# SUPPLIED MATERIAL
- - -

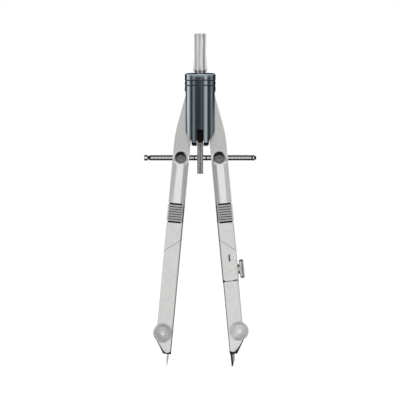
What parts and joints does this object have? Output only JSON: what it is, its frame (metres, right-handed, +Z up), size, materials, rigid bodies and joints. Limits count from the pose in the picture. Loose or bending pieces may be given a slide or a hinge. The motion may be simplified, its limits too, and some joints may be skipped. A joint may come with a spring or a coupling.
{
  "type": "bow compass",
  "caption": "Bow compass with a geared head, a cross spindle, ribbed legs, a clamped needle and a removable lead insert",
  "frame": {"origin": "On the handle's axis, half way up the plain round band that fingers or a holder grip", "axes": "+Z runs up the handle away from the points, +X to the side of the lead insert, -Y to the front with the clamp knobs"},
  "size_m": [0.056, 0.0154, 0.1664],
  "materials": {
    "petrol_casing": "glossy dark petrol anodising on a turned sleeve",
    "satin_nickel": "fine satin nickel plate",
    "polished_steel": "polished",
    "turned_steel": "turned",
    "stamped_steel": "stamped, dull at its cut edges",
    "dark_steel": "blued and polished",
    "satin_knob": "turned nickel plate",
    "knurled_steel": "knurled nickel plate",
    "needle_steel": "polished",
    "brass": "plain",
    "graphite": "drawing lead, cut to a chisel"
  },
  "bodies": {
    "head": {"head_sleeve": "petrol_casing", "head_yoke": "dark_steel", "handle": "polished_steel", "handle_pin": "turned_steel", "pivot_pins": "turned_steel", "pivot_washers": "brass", "guide_bar": "stamped_steel", "bar_pin": "turned_steel"},
    "left_leg": {"left_leg": "satin_nickel", "needle_clamp_nut": "turned_steel"},
    "right_leg": {"right_leg": "satin_nickel"},
    "left_trunnion": {"left_trunnion": "dark_steel", "left_trunnion_ring": "turned_steel"},
    "right_trunnion": {"right_trunnion": "dark_steel", "right_trunnion_ring": "turned_steel"},
    "slide_block": {"slide_block": "brass"},
    "spindle": {"spindle": "polished_steel", "spindle_button": "polished_steel", "spindle_collar": "polished_steel"},
    "needle_knob": {"needle_knob": "satin_knob"},
    "needle": {"needle": "needle_steel"},
    "lead_insert": {"lead_insert": "satin_nickel", "lead_clamp_nut": "turned_steel"},
    "insert_screw": {"insert_screw": "knurled_steel"},
    "lead_knob": {"lead_knob": "satin_knob"},
    "lead": {"lead": "graphite"}
  },
  "joints": [
    {"name": "left_leg_swing", "type": "hinge", "parent": "head", "child": "left_leg", "pos_m": [-0.00325, 0, -0.0131], "axis": [0, 1, 0], "range_deg": [-6, 20]},
    {"name": "right_leg_swing", "type": "hinge", "parent": "head", "child": "right_leg", "pos_m": [0.00325, 0, -0.0131], "axis": [0, -1, 0], "range_deg": [-6, 20]},
    {"name": "left_trunnion_turn", "type": "hinge", "parent": "left_leg", "child": "left_trunnion", "pos_m": [-0.0096, 0, -0.0459], "axis": [0, -1, 0], "range_deg": [-6, 20]},
    {"name": "right_trunnion_turn", "type": "hinge", "parent": "right_leg", "child": "right_trunnion", "pos_m": [0.0096, 0, -0.0459], "axis": [0, 1, 0], "range_deg": [-6, 20]},
    {"name": "spindle_slide", "type": "slide", "parent": "left_trunnion", "child": "slide_block", "axis": [1, 0, 0], "range_m": [-0.00332, 0.01102]},
    {"name": "spindle_turn", "type": "hinge", "parent": "slide_block", "child": "spindle", "pos_m": [0, 0, -0.0459], "axis": [1, 0, 0], "range_deg": [-1697, 5657]},
    {"name": "needle_knob_turn", "type": "hinge", "parent": "left_leg", "child": "needle_knob", "pos_m": [-0.01882, 0, -0.13334], "axis": [0, -1, 0], "range_deg": [0, 540]},
    {"name": "needle_slide", "type": "slide", "parent": "left_leg", "child": "needle", "axis": [-0.0924, 0, -0.9957], "range_m": [-0.005, 0.006]},
    {"name": "insert_slide", "type": "slide", "parent": "right_leg", "child": "lead_insert", "axis": [0.0924, 0, -0.9957], "range_m": [0, 0.012]},
    {"name": "insert_screw_turn", "type": "hinge", "parent": "right_leg", "child": "insert_screw", "pos_m": [0.01967, 0, -0.10143], "axis": [0.9957, 0, 0.0924], "range_deg": [0, 720]},
    {"name": "lead_knob_turn", "type": "hinge", "parent": "lead_insert", "child": "lead_knob", "pos_m": [0.01943, 0, -0.13238], "axis": [0, -1, 0], "range_deg": [0, 540]},
    {"name": "lead_slide", "type": "slide", "parent": "lead_insert", "child": "lead", "axis": [0.0924, 0, -0.9957], "range_m": [-0.005, 0.012]}
  ],
  "couplings": [
    {"joint": "right_leg_swing", "follows": "left_leg_swing", "ratio": 1},
    {"joint": "left_trunnion_turn", "follows": "left_leg_swing", "ratio": 1},
    {"joint": "right_trunnion_turn", "follows": "left_leg_swing", "ratio": 1},
    {"joint": "spindle_slide", "follows": "left_leg_swing", "m_per_rad": 0.03151},
    {"joint": "spindle_turn", "follows": "left_leg_swing", "ratio": 282.83}
  ]
}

- - -

In the listing above, locate each line with "materials" and copy it.

What parts and joints does this object have? Output only JSON: what it is, its frame (metres, right-handed, +Z up), size, materials, rigid bodies and joints. Limits count from the pose in the picture. Loose or bending pieces may be given a slide or a hinge. The motion may be simplified, its limits too, and some joints may be skipped. A joint may come with a spring or a coupling.
  "materials": {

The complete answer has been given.